**DO THIS:**
Determine how many lines include "axis". Give the number and nothing else.

JSON records of objects:
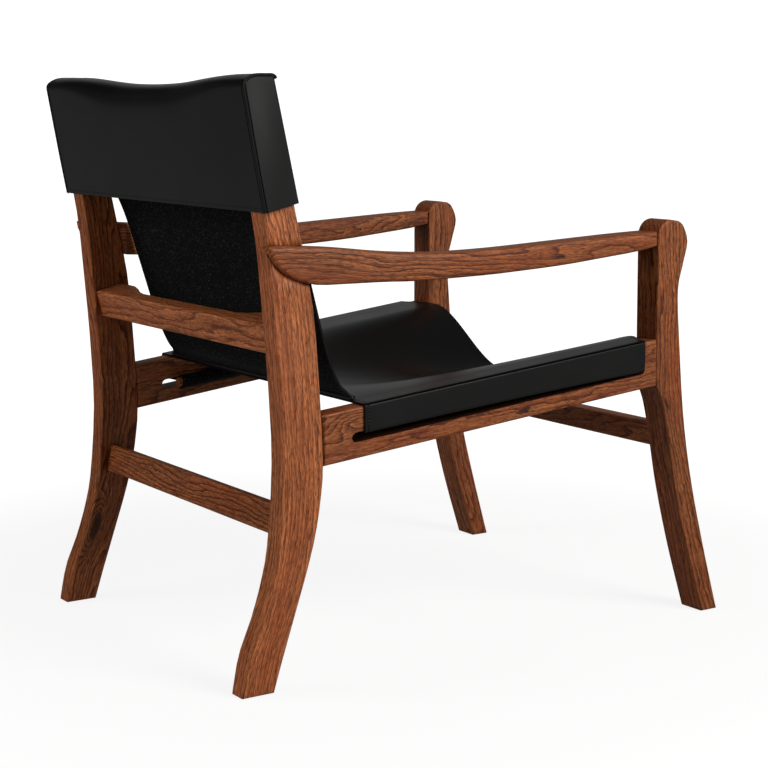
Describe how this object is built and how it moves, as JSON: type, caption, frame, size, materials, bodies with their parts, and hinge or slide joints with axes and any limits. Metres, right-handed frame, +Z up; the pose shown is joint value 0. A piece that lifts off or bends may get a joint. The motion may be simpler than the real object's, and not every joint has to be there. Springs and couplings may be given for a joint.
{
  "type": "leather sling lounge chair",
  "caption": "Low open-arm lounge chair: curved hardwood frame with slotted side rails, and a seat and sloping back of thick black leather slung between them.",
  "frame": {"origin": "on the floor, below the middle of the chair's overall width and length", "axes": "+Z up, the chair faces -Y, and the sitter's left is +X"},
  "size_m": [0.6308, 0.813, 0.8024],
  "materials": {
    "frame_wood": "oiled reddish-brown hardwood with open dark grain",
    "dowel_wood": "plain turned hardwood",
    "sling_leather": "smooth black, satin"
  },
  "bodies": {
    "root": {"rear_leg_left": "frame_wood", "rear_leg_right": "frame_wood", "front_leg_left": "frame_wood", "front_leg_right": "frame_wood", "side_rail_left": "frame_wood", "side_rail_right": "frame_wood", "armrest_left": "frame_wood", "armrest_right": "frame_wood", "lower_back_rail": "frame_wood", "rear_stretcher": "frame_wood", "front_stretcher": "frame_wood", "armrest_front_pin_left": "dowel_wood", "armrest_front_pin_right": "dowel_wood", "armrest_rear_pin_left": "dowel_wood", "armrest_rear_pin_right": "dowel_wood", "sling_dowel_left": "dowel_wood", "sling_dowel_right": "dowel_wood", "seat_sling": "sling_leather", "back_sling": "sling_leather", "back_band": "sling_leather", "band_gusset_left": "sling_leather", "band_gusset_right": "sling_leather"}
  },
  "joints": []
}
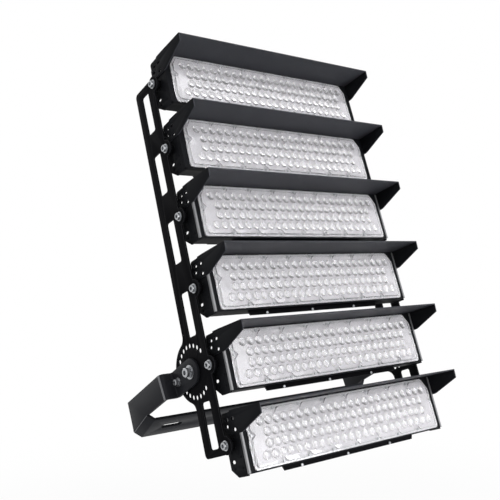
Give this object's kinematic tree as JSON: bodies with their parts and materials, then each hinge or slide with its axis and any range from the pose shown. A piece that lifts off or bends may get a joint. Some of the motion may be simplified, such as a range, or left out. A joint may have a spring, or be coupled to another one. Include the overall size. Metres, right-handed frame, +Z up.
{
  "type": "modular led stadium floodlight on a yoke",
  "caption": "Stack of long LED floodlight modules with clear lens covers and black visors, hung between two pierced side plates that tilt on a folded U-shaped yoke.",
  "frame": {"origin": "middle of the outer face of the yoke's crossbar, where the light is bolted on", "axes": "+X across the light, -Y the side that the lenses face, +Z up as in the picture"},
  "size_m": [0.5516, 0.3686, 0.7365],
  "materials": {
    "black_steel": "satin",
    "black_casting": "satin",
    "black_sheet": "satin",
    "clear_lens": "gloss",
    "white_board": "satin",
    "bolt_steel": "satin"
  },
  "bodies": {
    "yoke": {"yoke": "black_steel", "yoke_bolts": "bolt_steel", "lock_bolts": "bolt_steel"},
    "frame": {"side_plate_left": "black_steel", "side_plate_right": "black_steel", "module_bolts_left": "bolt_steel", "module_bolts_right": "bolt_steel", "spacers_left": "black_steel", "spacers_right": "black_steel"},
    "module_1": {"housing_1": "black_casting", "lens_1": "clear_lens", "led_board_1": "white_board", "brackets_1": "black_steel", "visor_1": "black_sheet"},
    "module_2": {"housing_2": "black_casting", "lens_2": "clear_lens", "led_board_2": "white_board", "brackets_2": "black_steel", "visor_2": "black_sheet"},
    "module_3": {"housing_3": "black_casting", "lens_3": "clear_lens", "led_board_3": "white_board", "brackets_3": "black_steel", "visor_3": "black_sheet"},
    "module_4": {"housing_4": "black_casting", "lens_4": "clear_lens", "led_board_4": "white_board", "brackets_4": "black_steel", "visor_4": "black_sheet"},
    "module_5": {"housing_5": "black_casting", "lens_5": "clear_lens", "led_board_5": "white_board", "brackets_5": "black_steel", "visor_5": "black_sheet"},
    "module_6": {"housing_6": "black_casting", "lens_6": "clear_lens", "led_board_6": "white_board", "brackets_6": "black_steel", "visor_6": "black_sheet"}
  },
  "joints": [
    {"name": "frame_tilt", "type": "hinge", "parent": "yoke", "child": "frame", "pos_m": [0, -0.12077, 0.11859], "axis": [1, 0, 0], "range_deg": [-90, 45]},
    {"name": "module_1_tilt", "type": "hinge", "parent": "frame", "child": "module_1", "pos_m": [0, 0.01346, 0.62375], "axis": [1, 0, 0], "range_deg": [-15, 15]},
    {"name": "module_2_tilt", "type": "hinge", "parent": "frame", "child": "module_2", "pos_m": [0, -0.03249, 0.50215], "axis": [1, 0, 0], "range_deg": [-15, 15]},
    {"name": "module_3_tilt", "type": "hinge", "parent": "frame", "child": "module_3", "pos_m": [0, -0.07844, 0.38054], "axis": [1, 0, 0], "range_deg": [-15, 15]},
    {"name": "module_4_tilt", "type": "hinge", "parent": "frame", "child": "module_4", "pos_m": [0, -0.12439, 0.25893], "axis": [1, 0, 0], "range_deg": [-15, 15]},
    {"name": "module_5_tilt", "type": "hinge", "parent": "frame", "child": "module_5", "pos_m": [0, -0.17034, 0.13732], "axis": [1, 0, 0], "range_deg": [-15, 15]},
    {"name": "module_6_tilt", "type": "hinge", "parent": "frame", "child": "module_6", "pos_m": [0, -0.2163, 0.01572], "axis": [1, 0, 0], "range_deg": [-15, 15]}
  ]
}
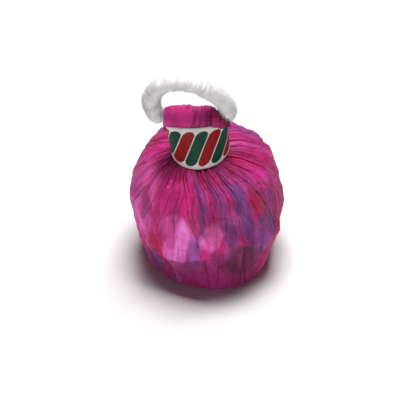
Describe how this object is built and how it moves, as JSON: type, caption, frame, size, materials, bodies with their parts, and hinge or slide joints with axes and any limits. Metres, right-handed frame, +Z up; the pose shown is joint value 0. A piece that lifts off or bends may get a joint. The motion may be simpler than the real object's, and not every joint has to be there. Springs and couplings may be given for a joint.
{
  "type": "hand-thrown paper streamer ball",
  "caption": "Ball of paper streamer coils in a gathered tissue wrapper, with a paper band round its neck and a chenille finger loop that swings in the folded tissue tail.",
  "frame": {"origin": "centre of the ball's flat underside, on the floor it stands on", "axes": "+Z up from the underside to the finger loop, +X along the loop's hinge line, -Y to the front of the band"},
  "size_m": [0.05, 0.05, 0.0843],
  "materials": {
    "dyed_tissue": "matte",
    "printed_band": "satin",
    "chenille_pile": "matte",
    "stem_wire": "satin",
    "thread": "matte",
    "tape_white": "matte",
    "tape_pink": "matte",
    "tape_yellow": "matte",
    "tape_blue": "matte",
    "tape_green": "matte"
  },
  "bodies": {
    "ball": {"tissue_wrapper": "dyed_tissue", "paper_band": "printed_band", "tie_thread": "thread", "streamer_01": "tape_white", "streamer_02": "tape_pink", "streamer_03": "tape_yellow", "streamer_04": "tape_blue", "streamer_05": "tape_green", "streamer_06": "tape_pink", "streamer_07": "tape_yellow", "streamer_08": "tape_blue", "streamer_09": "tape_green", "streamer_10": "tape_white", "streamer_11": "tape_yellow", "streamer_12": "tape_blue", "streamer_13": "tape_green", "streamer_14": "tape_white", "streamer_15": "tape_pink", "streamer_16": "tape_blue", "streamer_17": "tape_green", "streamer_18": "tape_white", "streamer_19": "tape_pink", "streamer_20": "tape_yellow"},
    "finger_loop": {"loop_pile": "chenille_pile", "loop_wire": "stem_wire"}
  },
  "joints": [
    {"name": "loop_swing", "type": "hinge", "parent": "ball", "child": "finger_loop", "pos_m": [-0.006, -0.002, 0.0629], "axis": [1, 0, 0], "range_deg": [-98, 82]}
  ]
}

**TASK RESULT:**
9